> [RECORDS SUPPLIED]:
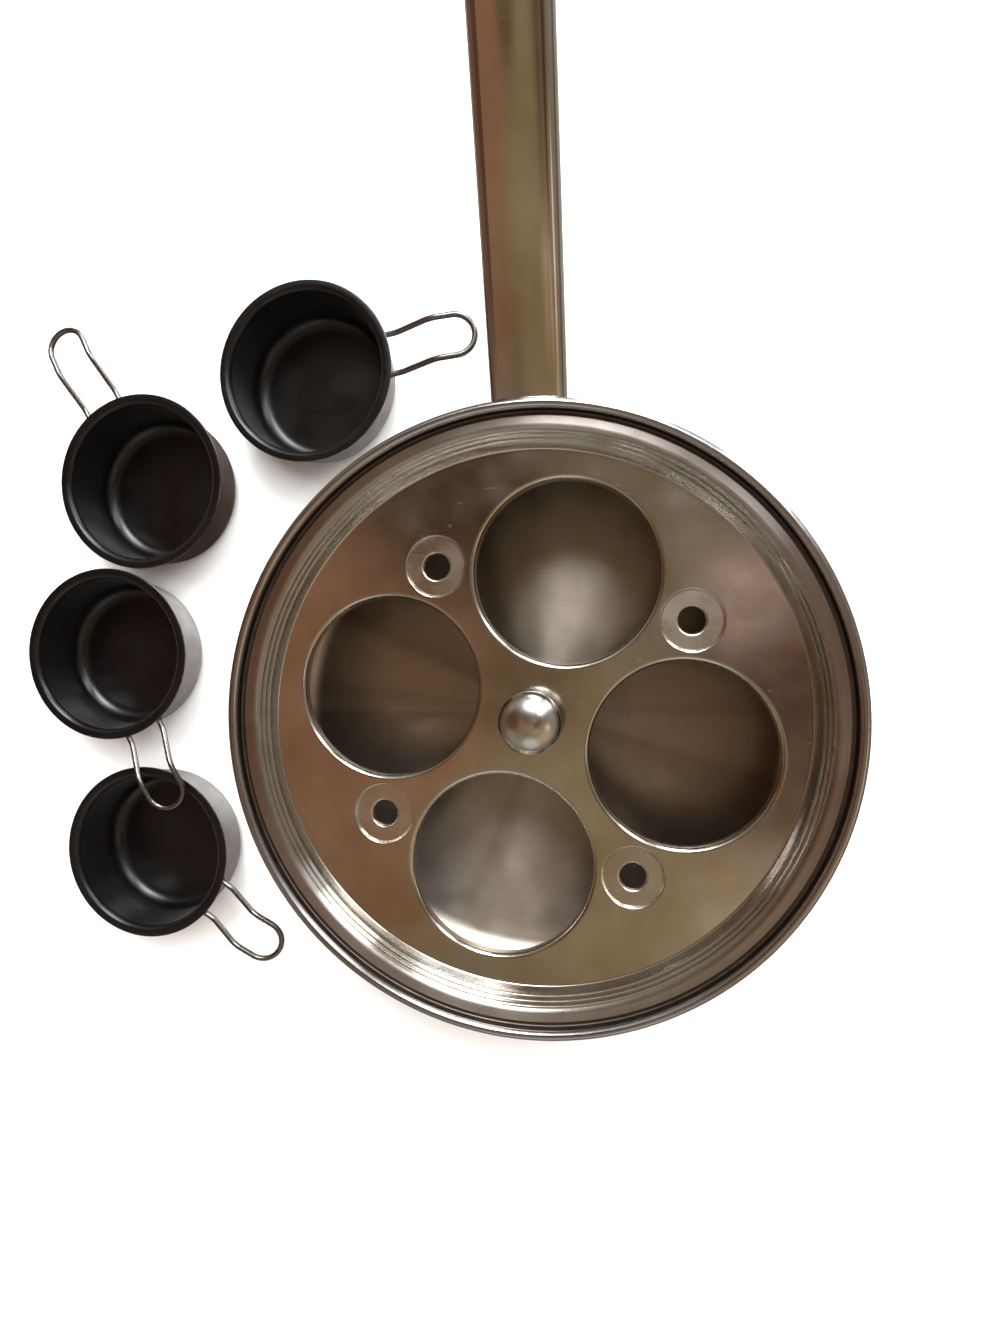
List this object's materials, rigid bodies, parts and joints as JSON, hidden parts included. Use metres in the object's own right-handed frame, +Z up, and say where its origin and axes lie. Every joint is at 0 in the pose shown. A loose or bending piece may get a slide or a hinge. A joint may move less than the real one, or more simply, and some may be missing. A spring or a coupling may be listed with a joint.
{
  "type": "egg poacher pan",
  "caption": "Shallow steel saucepan with a long handle and a lift-out poaching tray with a centre knob, and small coated cups with wire finger loops standing beside it.",
  "frame": {"origin": "centre of the pan's base, on the surface that it stands on", "axes": "+Z up, +Y along the handle from the pan, so that the loose cups stand on the -X side"},
  "size_m": [0.3129, 0.3635, 0.1064],
  "materials": {
    "pan_steel": "polished outside, fine turned finish inside",
    "core_aluminium": "as pressed",
    "cap_steel": "fine turned finish",
    "saddle_steel": "as pressed",
    "handle_steel": "mirror polished stainless steel",
    "tray_steel": "mirror polished stainless steel with fine scratches",
    "knob_steel": "mirror polished stainless steel",
    "boss_steel": "turned",
    "screw_steel": "bright zinc plated",
    "cup_coating": "satin dark non-stick coating inside, bare grey metal outside",
    "wire_steel": "drawn bright wire"
  },
  "bodies": {
    "pan": {"pan_body": "pan_steel", "base_core": "core_aluminium", "base_cap": "cap_steel", "handle_saddle": "saddle_steel", "handle_upper": "handle_steel", "handle_lower": "handle_steel"},
    "tray": {"tray": "tray_steel", "knob_dome": "knob_steel", "knob_boss": "boss_steel", "knob_screw": "screw_steel", "knob_washer": "screw_steel"},
    "poaching_cup_1": {"cup_1": "cup_coating", "cup_wire_1": "wire_steel"},
    "poaching_cup_2": {"cup_2": "cup_coating", "cup_wire_2": "wire_steel"},
    "poaching_cup_3": {"cup_3": "cup_coating", "cup_wire_3": "wire_steel"},
    "poaching_cup_4": {"cup_4": "cup_coating", "cup_wire_4": "wire_steel"}
  },
  "joints": [
    {"name": "tray_lift", "type": "slide", "parent": "pan", "child": "tray", "axis": [0, 0, 1], "range_m": [0, 0.08]},
    {"name": "cup_1_lift", "type": "slide", "parent": "pan", "child": "poaching_cup_1", "axis": [0, 0, 1], "range_m": [0, 0.07]},
    {"name": "cup_2_lift", "type": "slide", "parent": "pan", "child": "poaching_cup_2", "axis": [0, 0, 1], "range_m": [0, 0.06]},
    {"name": "cup_4_lift", "type": "slide", "parent": "pan", "child": "poaching_cup_4", "axis": [0, 0, 1], "range_m": [0, 0.05]},
    {"name": "cup_3_lift", "type": "slide", "parent": "poaching_cup_4", "child": "poaching_cup_3", "axis": [0, 0, 1], "range_m": [0, 0.05]}
  ]
}
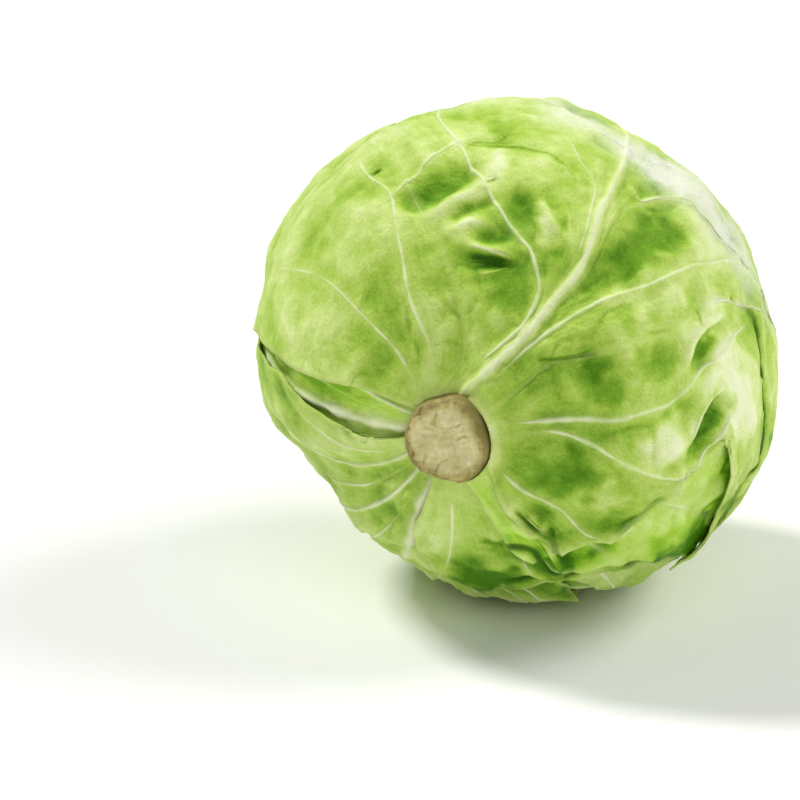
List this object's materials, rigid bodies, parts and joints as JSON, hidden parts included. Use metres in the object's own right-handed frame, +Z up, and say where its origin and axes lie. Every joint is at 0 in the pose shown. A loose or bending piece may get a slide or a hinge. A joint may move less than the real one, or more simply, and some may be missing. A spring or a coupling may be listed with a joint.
{
  "type": "cabbage head",
  "caption": "Whole green cabbage head lying on its side, with a cut stalk, a dense heart and veined wrapper leaves closed over it.",
  "frame": {"origin": "middle of the head's bounding box at the surface it rests on, on the small flat of the bottom leaf", "axes": "+Z up from the resting surface, cut stalk end towards -Y and a little towards -X, crown towards +Y"},
  "size_m": [0.1996, 0.2016, 0.1896],
  "materials": {
    "outer_blade": "waxy green leaf, satin",
    "inner_blade": "paler waxy green leaf, satin",
    "heart_leaf": "pale yellow-green leaf, satin",
    "stalk_flesh": "cut fibrous stalk, matte"
  },
  "bodies": {
    "root": {"stalk": "stalk_flesh", "heart": "heart_leaf", "left_leaf": "inner_blade", "bottom_leaf": "outer_blade", "back_leaf": "outer_blade", "lower_right_leaf": "inner_blade", "right_leaf": "inner_blade", "top_leaf": "outer_blade"}
  },
  "joints": []
}
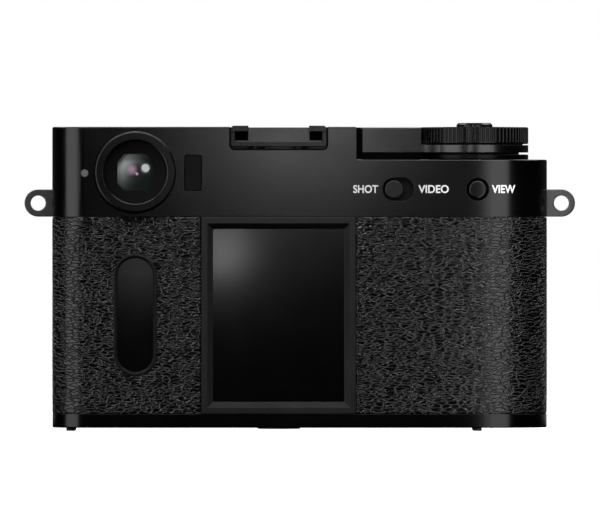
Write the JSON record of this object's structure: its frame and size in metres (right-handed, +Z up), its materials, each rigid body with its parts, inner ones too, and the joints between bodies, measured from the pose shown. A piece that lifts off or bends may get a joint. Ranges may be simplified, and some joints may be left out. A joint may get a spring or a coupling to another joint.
{
  "type": "rangefinder-style camera",
  "caption": "Compact viewfinder camera with leather-covered body, upright rear screen, thumb lever, stacked top dial, accessory shoe, ringed lens and hinged battery door.",
  "frame": {"origin": "axis of the tripod socket at the outer face of the base plate, straight below the lens axis", "axes": "+X to the viewer's right, +Y forwards along the lens axis, +Z up"},
  "size_m": [0.1178, 0.0458, 0.0659],
  "materials": {
    "black_paint": "satin black paint on metal",
    "black_anodised": "black anodised aluminium, satin",
    "leather": "embossed black leatherette",
    "steel": "plain steel",
    "brass": "turned brass",
    "black_plastic": "fine-grained black plastic",
    "gloss_black": "polished black plastic",
    "screen_glass": "dark cover glass",
    "coated_glass": "coated optical glass",
    "clear_window": "clear window",
    "lamp": "frosted lamp lens",
    "circuit_board": "glass-fibre circuit board",
    "battery_wrap": "plain battery case",
    "cast_frame": "die-cast aluminium",
    "rubber": "rubber feet"
  },
  "bodies": {
    "root": {"top_cover": "black_paint", "body_shell": "cast_frame", "base_plate": "black_paint", "chassis_frame": "cast_frame", "leather_left": "leather", "leather_right": "leather", "case_screws": "steel", "base_feet": "rubber", "tripod_bush": "steel", "strap_lugs": "steel", "usb_socket": "steel", "screen_bezel": "black_plastic", "screen_glass": "screen_glass", "screen_panel": "gloss_black", "sub_screen_bezel": "black_plastic", "sub_screen_glass": "screen_glass", "sub_screen_panel": "gloss_black", "eyepiece_ring": "black_plastic", "eyepiece_lens": "coated_glass", "viewfinder_tube": "black_plastic", "viewfinder_window": "clear_window", "status_window": "gloss_black", "indicator_lamp": "lamp", "flash_window": "clear_window", "assist_lamp": "lamp", "accessory_shoe": "black_paint", "shoe_spring": "black_paint", "dial_post": "brass", "dial_washers": "steel", "lever_spring": "steel", "shutter_spring": "steel", "control_board": "circuit_board", "main_board": "circuit_board", "image_sensor": "circuit_board", "battery": "battery_wrap", "memory_card": "gloss_black", "lens_flange": "black_anodised", "lens_barrel": "black_anodised", "lens_nose": "black_anodised", "front_cell": "black_anodised", "rear_cell": "black_anodised", "front_element": "coated_glass", "rear_element": "coated_glass"},
    "power_ring": {"power_ring": "black_anodised"},
    "advance_lever": {"advance_lever": "black_anodised"},
    "comp_dial": {"comp_dial": "black_anodised", "dial_plate": "black_anodised"},
    "shutter_button": {"shutter_button": "black_anodised"},
    "mode_slider": {"mode_slider": "black_anodised"},
    "play_button": {"play_button": "gloss_black"},
    "aperture_ring": {"aperture_ring": "black_anodised"},
    "focus_ring": {"focus_ring": "black_anodised"},
    "battery_door": {"battery_door": "black_paint"},
    "door_latch": {"door_latch": "black_plastic"},
    "port_door": {"port_door": "black_plastic"},
    "iris_blade_1": {"iris_blade_1": "black_anodised"},
    "iris_blade_2": {"iris_blade_2": "black_anodised"},
    "iris_blade_3": {"iris_blade_3": "black_anodised"},
    "iris_blade_4": {"iris_blade_4": "black_anodised"},
    "iris_blade_5": {"iris_blade_5": "black_anodised"}
  },
  "joints": [
    {"name": "power_ring_turn", "type": "hinge", "parent": "root", "child": "power_ring", "pos_m": [0.0419, 0, 0.0579], "axis": [0, 0, 1], "range_deg": [0, 30]},
    {"name": "advance_lever_swing", "type": "hinge", "parent": "root", "child": "advance_lever", "pos_m": [0.0419, 0, 0.0596], "axis": [0, 0, 1], "range_deg": [0, 120], "stiffness_Nm_per_rad": 0.01, "springref_deg": -17.19},
    {"name": "comp_dial_turn", "type": "hinge", "parent": "root", "child": "comp_dial", "pos_m": [0.0419, 0, 0.0625], "axis": [0, 0, 1], "range_deg": [-90, 90]},
    {"name": "shutter_press", "type": "slide", "parent": "root", "child": "shutter_button", "axis": [0, 0, -1], "range_m": [0, 0.0007], "stiffness_N_per_m": 1000, "springref_m": -0.0005, "deforming": ["shutter_spring"]},
    {"name": "mode_slide", "type": "slide", "parent": "root", "child": "mode_slider", "axis": [1, 0, 0], "range_m": [0, 0.0018]},
    {"name": "play_press", "type": "slide", "parent": "root", "child": "play_button", "axis": [0, 1, 0], "range_m": [0, 0.0004], "stiffness_N_per_m": 500, "springref_m": -0.0003},
    {"name": "aperture_turn", "type": "hinge", "parent": "root", "child": "aperture_ring", "pos_m": [0, 0.017, 0.024], "axis": [0, 1, 0], "range_deg": [0, 60]},
    {"name": "focus_turn", "type": "hinge", "parent": "root", "child": "focus_ring", "pos_m": [0, 0.023, 0.024], "axis": [0, 1, 0], "continuous": true},
    {"name": "battery_door_swing", "type": "hinge", "parent": "root", "child": "battery_door", "pos_m": [0.0175, 0, 0.00075], "axis": [0, 1, 0], "range_deg": [0, 95]},
    {"name": "door_latch_slide", "type": "slide", "parent": "battery_door", "child": "door_latch", "axis": [-1, 0, 0], "range_m": [0, 0.0025]},
    {"name": "port_door_swing", "type": "hinge", "parent": "root", "child": "port_door", "pos_m": [-0.0472, 0, 0.0102], "axis": [0, -1, 0], "range_deg": [0, 90]},
    {"name": "iris_blade_1_swing", "type": "hinge", "parent": "root", "child": "iris_blade_1", "pos_m": [0.0122, 0.018, 0.024], "axis": [0, 1, 0], "range_deg": [0, 22]},
    {"name": "iris_blade_2_swing", "type": "hinge", "parent": "root", "child": "iris_blade_2", "pos_m": [0.00377, 0.018, 0.0124], "axis": [0, 1, 0], "range_deg": [0, 22]},
    {"name": "iris_blade_3_swing", "type": "hinge", "parent": "root", "child": "iris_blade_3", "pos_m": [-0.00987, 0.018, 0.01683], "axis": [0, 1, 0], "range_deg": [0, 22]},
    {"name": "iris_blade_4_swing", "type": "hinge", "parent": "root", "child": "iris_blade_4", "pos_m": [-0.00987, 0.018, 0.03117], "axis": [0, 1, 0], "range_deg": [0, 22]},
    {"name": "iris_blade_5_swing", "type": "hinge", "parent": "root", "child": "iris_blade_5", "pos_m": [0.00377, 0.018, 0.0356], "axis": [0, 1, 0], "range_deg": [0, 22]}
  ],
  "couplings": [
    {"joint": "iris_blade_1_swing", "follows": "aperture_turn", "ratio": 0.36},
    {"joint": "iris_blade_2_swing", "follows": "aperture_turn", "ratio": 0.36},
    {"joint": "iris_blade_3_swing", "follows": "aperture_turn", "ratio": 0.36},
    {"joint": "iris_blade_4_swing", "follows": "aperture_turn", "ratio": 0.36},
    {"joint": "iris_blade_5_swing", "follows": "aperture_turn", "ratio": 0.36}
  ]
}
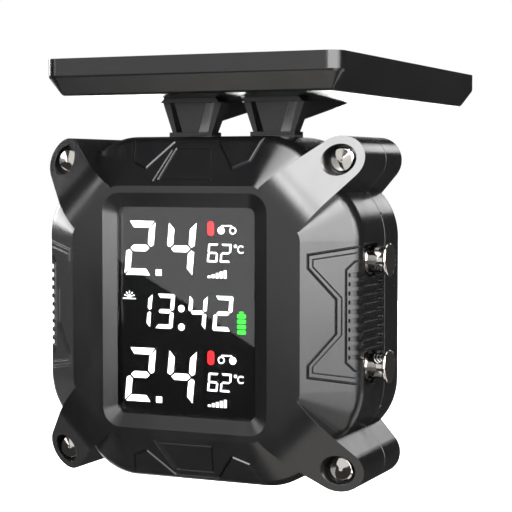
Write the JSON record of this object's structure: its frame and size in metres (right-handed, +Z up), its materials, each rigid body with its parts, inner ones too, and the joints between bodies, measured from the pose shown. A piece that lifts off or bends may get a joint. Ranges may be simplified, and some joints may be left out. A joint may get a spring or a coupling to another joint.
{
  "type": "tire pressure monitor",
  "caption": "Square handlebar display unit with lugs at its corners, sunk LCD window, press buttons, slotted grips and a flat solar panel held over it on legs; threaded insert behind.",
  "frame": {"origin": "mouth of the threaded mount insert, in the middle of the flat rear face of the case", "axes": "+X to the viewer's right, -Y out of the display, +Y out of the rear face, +Z up"},
  "size_m": [0.0572, 0.0722, 0.0669],
  "materials": {
    "shell_plastic": "satin moulded black",
    "window_glass": "polished, lightly smoked",
    "panel_glass": "polished clear",
    "lcd_black": "polished",
    "seal_rubber": "matte",
    "white_plastic": "matte",
    "board_green": "solder-mask gloss",
    "component_black": "matte",
    "core_foam": "matte moulded",
    "antenna_copper": "drawn wire",
    "battery_foil": "satin foil",
    "lead_rubber": "matte",
    "chrome": "polished",
    "steel": "plain",
    "brass": "turned",
    "solar_cell": "polished dark blue"
  },
  "bodies": {
    "case": {"antenna_wire": "antenna_copper", "backlight": "white_plastic", "barrel_nut_lower_left": "chrome", "barrel_nut_lower_right": "chrome", "barrel_nut_upper_left": "chrome", "barrel_nut_upper_right": "chrome", "battery_cell": "battery_foil", "battery_pad": "seal_rubber", "button_collar_lower": "chrome", "button_collar_upper": "chrome", "button_o_ring_lower": "seal_rubber", "button_o_ring_upper": "seal_rubber", "buzzer": "component_black", "case_seal": "seal_rubber", "cell_board": "board_green", "controller_chip": "component_black", "display_window": "window_glass", "front_shell": "shell_plastic", "lcd_holder": "white_plastic", "lcd_panel": "lcd_black", "lead_header": "white_plastic", "lead_plug": "white_plastic", "leg_gasket_left": "seal_rubber", "leg_gasket_right": "seal_rubber", "leg_left": "shell_plastic", "leg_right": "shell_plastic", "leg_screws": "steel", "lug_screw_lower_left": "steel", "lug_screw_lower_right": "steel", "lug_screw_upper_left": "steel", "lug_screw_upper_right": "steel", "main_board": "board_green", "mount_insert": "brass", "panel_core": "core_foam", "panel_cover": "panel_glass", "panel_lead": "lead_rubber", "panel_tray": "shell_plastic", "rear_cover": "shell_plastic", "receiver_module": "board_green", "side_switch_lower": "component_black", "side_switch_upper": "component_black", "solar_cell_1": "solar_cell", "solar_cell_2": "solar_cell", "solar_cell_3": "solar_cell", "solar_cell_4": "solar_cell", "solar_cell_5": "solar_cell", "solar_cell_6": "solar_cell", "window_seal": "seal_rubber", "zebra_strip_lower": "seal_rubber", "zebra_strip_upper": "seal_rubber"},
    "upper_button": {"button_upper": "chrome", "button_clip_upper": "steel", "switch_plunger_upper": "white_plastic"},
    "lower_button": {"button_lower": "chrome", "button_clip_lower": "steel", "switch_plunger_lower": "white_plastic"}
  },
  "joints": [
    {"name": "upper_button_press", "type": "slide", "parent": "case", "child": "upper_button", "axis": [-1, 0, 0], "range_m": [0, 0.0006], "stiffness_N_per_m": 1500},
    {"name": "lower_button_press", "type": "slide", "parent": "case", "child": "lower_button", "axis": [-1, 0, 0], "range_m": [0, 0.0006], "stiffness_N_per_m": 1500}
  ]
}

> [SET PROBLEM]:
Gather all lines with the string "axes" from the data.

> [ANSWER TO THE TASK]:
List this object's materials, rigid bodies, parts and joints as JSON, hidden parts included. Use metres in the object's own right-handed frame, +Z up, and say where its origin and axes lie. Every joint is at 0 in the pose shown. A loose or bending piece may get a slide or a hinge. A joint may move less than the real one, or more simply, and some may be missing. A spring or a coupling may be listed with a joint.
  "frame": {"origin": "centre of the pan's base, on the surface that it stands on", "axes": "+Z up, +Y along the handle from the pan, so that the loose cups stand on the -X side"},
List this object's materials, rigid bodies, parts and joints as JSON, hidden parts included. Use metres in the object's own right-handed frame, +Z up, and say where its origin and axes lie. Every joint is at 0 in the pose shown. A loose or bending piece may get a slide or a hinge. A joint may move less than the real one, or more simply, and some may be missing. A spring or a coupling may be listed with a joint.
  "frame": {"origin": "middle of the head's bounding box at the surface it rests on, on the small flat of the bottom leaf", "axes": "+Z up from the resting surface, cut stalk end towards -Y and a little towards -X, crown towards +Y"},
  "frame": {"origin": "axis of the tripod socket at the outer face of the base plate, straight below the lens axis", "axes": "+X to the viewer's right, +Y forwards along the lens axis, +Z up"},
  "frame": {"origin": "mouth of the threaded mount insert, in the middle of the flat rear face of the case", "axes": "+X to the viewer's right, -Y out of the display, +Y out of the rear face, +Z up"},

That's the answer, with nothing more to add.